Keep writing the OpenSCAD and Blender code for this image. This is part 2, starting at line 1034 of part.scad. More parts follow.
* * *
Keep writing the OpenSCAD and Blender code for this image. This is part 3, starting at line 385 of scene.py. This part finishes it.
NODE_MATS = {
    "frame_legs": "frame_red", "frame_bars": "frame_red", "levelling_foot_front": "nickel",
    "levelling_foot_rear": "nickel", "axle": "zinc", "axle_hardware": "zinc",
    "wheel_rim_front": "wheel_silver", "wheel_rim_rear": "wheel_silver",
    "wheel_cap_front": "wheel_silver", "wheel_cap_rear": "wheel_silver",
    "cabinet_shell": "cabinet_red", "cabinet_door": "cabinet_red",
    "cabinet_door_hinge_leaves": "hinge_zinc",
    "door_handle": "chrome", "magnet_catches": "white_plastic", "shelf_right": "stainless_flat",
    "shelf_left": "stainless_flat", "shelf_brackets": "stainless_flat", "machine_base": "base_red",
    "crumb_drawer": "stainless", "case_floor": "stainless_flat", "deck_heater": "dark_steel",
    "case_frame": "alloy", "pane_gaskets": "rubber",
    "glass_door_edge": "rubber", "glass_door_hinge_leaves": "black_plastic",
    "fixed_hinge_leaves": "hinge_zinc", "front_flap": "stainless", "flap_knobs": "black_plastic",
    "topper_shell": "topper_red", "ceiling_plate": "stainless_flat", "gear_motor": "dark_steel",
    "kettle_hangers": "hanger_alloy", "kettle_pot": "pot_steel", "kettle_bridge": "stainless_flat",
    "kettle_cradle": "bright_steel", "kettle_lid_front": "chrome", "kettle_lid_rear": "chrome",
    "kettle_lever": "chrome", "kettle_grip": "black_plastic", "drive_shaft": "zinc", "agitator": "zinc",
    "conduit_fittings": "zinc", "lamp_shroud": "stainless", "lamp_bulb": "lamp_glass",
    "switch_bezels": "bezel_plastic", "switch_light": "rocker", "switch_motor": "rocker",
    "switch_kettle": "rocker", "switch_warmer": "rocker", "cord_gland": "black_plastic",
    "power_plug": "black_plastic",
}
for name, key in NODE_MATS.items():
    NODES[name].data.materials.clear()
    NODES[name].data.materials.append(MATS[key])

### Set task
Give the count of lines in the listing that hold the word "image", with no other text.

### Finished task
2